Je connais très bien ces deux hommes. Pendant le désengagement de Gaza, j’ai été amené à travailler avec Reuven Rivlin, un homme très droit. Un désengagement qu’il n’avait pas accepté. J’ai travaillé pendant de longues années avec Shimon Pérès. Je l’admire. Même si Pérès et Rivlin se trouvent sur deux côtés différents de l’échiquier politique israélien, ils savent être des hommes d’Etat. Ils sont respectés par le parlement et la société. Rivlin est conscient, comme l’a été Pérès, que ce poste a une dimension qui dépasse les différences de partis. Je suis sûr que Rivlin aura la même position équilibrée.

Vous étiez aux côtés d’Ariel Sharon pendant le désengagement à Gaza. Vous vous trouviez à Paris avec lui à une fameuse réunion lorsqu’il a répété cinq ou six fois : « C’est difficile. Mais nous allons le faire ! » Que faudrait-il faire aujourd’hui concernant Gaza ? Réoccuper ce territoire ? Y instaurer une zone tampon ?
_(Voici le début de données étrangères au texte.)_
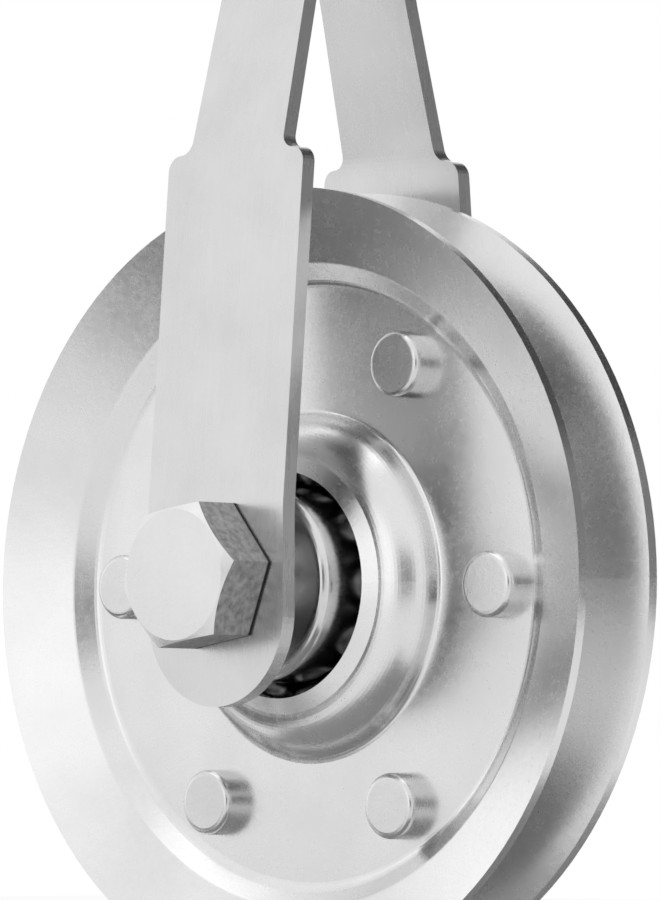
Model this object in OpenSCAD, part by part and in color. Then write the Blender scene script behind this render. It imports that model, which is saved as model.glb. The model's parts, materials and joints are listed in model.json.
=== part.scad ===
// Garage door cable pulley: a stamped steel sheave on balls in a forked strap.
// The sheave turns about the Y axis at the origin. The fork's eye is above it, along +Z.
// The bolt's head is on the -Y side. All sizes are in millimetres.

/* [Sheave] */
// Outside diameter of the sheave over its flanges
sheave_d = 76.2; // [72:0.1:84]
// Width of the sheave over its two rim edges
sheave_w = 11; // [10.5:0.1:13]
// Thickness of the sheet that the halves are stamped from
sheet_t = 1; // [0.8:0.05:1.2]
// Diameter where the flange cone starts
cone_d = 62.2; // [60:0.1:65]
// Depth of the step between the web and the flange cone
step_h = 1.6; // [1.2:0.05:2.2]
// Width of the step between the web and the flange cone, along the radius
step_w = 2.1; // [1.8:0.1:3.2]
// Outside radius of the bends at the step
bend_r = 1.6; // [1.3:0.05:2.4]

/* [Rivets] */
// Number of rivets that hold the halves together
rivet_n = 6; // [4:1:8]
// Share of the flat web's spare width that lies inside the rivet heads
rivet_share = 0.78; // [0.2:0.01:0.95]
// Diameter of a rivet head
rivet_head_d = 6.3; // [5:0.1:6.6]
// Height of a rivet head above the web
rivet_head_h = 2.1; // [1.2:0.1:2.3]
// Diameter of a rivet shank
rivet_d = 3.2; // [2.8:0.1:3.6]
// Edge round of a rivet head
rivet_round = 0.6; // [0.3:0.05:0.9]
// Gap between a rivet shank and its hole
rivet_gap = 0.02; // [0.01:0.01:0.05]
// Angle of the first rivet from the X axis
rivet_turn = -1; // [-30:1:30]

/* [Ball bearing] */
// Number of balls
ball_n = 9; // [7:1:9]
// Diameter of a ball
ball_d = 7.94; // [7.6:0.02:7.96]
// Gap between neighbouring balls
ball_side_gap = 0.06; // [0.04:0.01:0.3]
// Gap between a ball and each raceway
ball_play = 0.06; // [0.04:0.01:0.1]
// Depth of the groove that the balls run in, in the inner race
race_groove_h = 1.73; // [1.4:0.01:2]
// Diameter of the inner race's bore
race_bore_d = 9.6; // [9.3:0.05:10]
// Length of the inner race along the axle
race_l = 18.4; // [17.4:0.1:19.4]
// Radius that rounds the ends of the inner race
race_round = 1.1; // [0.6:0.1:1.6]
// Radius of the bend between the web and the dome
dome_bend_r = 0.6; // [0.4:0.05:1]
// Gap between the inner race and the hole in the dome of each sheave half
dome_gap = 1.5; // [1.2:0.05:1.8]
// Width of the lip round that hole
dome_lip_w = 1.5; // [0.8:0.05:1.8]
// Height of that lip above the dome
dome_lip_h = 0.7; // [0.3:0.05:0.9]

/* [Fork] */
// Thickness of the strip that the fork is bent from
strip_t = 1.6; // [1.4:0.05:2.2]
// Width of the strip along the legs
strip_w = 17.8; // [17:0.1:19]
// Clear gap between the legs at the axle
fork_gap = 25.6; // [24:0.1:28]
// Depth of the centre of the legs' round ends below the axle
end_drop = 2.9; // [1.5:0.1:4]
// Height above the axle where the legs start to lean in
lean_z = 7; // [6:0.5:14]
// Height of the shoulder, where the strip narrows, above the sheave's rim
shoulder_rise = 3.1; // [2.4:0.1:8]
// Clear gap between the legs at the shoulder
shoulder_gap = 19.9; // [18.4:0.1:21.4]
// Outside radius of the bends at the lean and at the shoulder
leg_bend_r = 12; // [6:0.5:20]
// Width of the shoulder on each side of the neck
shoulder_w = 2.9; // [2.4:0.1:3.6]
// Radius of the shoulder's convex corner. Its concave corner takes the rest of the width.
shoulder_r = 1.5; // [0.8:0.1:2]
// Height of the neck's taper above the shoulder
taper_h = 14.8; // [8:0.1:18]
// How much narrower the neck is above its taper
neck_taper = 0.8; // [0:0.1:2]
// Height of the centre of the eye above the shoulder
neck_h = 21.3; // [19:0.1:40]
// Inside radius of the eye
eye_r = 4.5; // [3.5:0.1:6]

/* [Axle bolt] */
// Diameter of the bolt
bolt_d = 7.94; // [7.8:0.02:8.1]
// Height of the bolt's axis above the sheave's, which hangs on it with play in the inner race
bolt_rise = 0.6; // [0:0.05:0.65]
// Length of the bolt that stands out of the nut
tip_proud = 2.55; // [1.5:0.05:10]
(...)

Je ne crois pas qu’on doit retourner à Gaza. Nous n’avons pas de lien avec les 1,5 millions de Palestiniens qui y habitent. Seuls dix mille Israéliens y résidaient. Il n’y a aucune volonté israélienne aujourd’hui à réoccuper Gaza. Le premier objectif, approuvé aussi bien par la grande majorité des Israéliens et des juifs de Diaspora est de rétablir la sécurité pour la population du pays. D’où la longueur de l’opération pour éliminer le danger des tunnels. Sharon disait lui-même qu’on sort de chaque mètre carré de Gaza pour ne pas y retourner. Mais qu’on réagirait avec une grande force si cela amenait un danger pur la population israélienne. Néanmoins, une opération militaire n’aboutit pas à une solution. Elle peut changer les choses mais n’est pas une stratégie en soi. Je pense que ce serait bien d’arriver à une situation temporaire qui inclurait une démilitarisation d’une partie de Gaza avec des garanties internationales. Mais à long terme, il faut surtout instaurer un Plan Marshall, qui donne espoir au peuple palestinien. Que le système du Hamas qui s’appuie sur la misère et la pauvreté pour radicaliser la population ne soit pas la seule alternative. Lorsque j’étais au gouvernement, j’ai demandé à Sharon de pouvoir mettre sur pied un groupe d’hommes d’affaires israéliens et palestiniens pour proposer un Plan Marshall à Gaza et en Cisjordanie. Malheureusement, ce qui arriva à Sharon à ce moment empêcha la création de ce groupe. Je pense qu’il est indispensable de retourner à la feuille de route. De suivre les étapes une à une, en démilitarisant les milices et en donnant de l’espoir à la population palestinienne. Cela pourra se faire uniquement avec des garanties internationales.

A quoi ressemblera le jour d’après selon vous ? Comment souhaitez-vous qu’il soit ?

Nous nous orientons vers une situation temporaire où chaque côté va essayer d’obtenir des succès tactiques. J’espère que le monde va comprendre que ces tunnels posent un risque inacceptable, que la situation est invivable pour les Israéliens. Je crois que Netanyahou et Abbas, avec leur expérience, vont comprendre qu’ils peuvent arriver à un accord de paix. Que le chemin politique doit être retrouvé, que l’espoir doit être ramené à Gaza. L’économie à Gaza peut être améliorée radicalement, et cela en très peu de temps. Si on avait deux ans devant soi, avec l’aide d’un groupe d’hommes d’affaires israéliens et palestiniens, l’économie doublerait. Si les dirigeants de Gaza comprenaient cela au lieu d’investir des centaines de millions, dont une grande partie provenant des aides internationales, dans des tunnels et acheter dix milles missiles pour les envoyer sur Israël… Le Hamas a essayé de prendre le pouvoir en Cisjordanie mais la population locale a préféré investir dans l’économie et son futur. Quand les Israéliens pourront dormir tranquillement sans craindre que des missiles tombent ou que des commandos émergent des tunnels pour kidnapper des gens et que les Palestiniens pourront sortir de la misère en investissant sur la création d’une société, l’espoir reviendra et prendra une forme concrète.

Ilan Cohen est l’ancien directeur de cabinet du premier Ministre Ariel Sharon.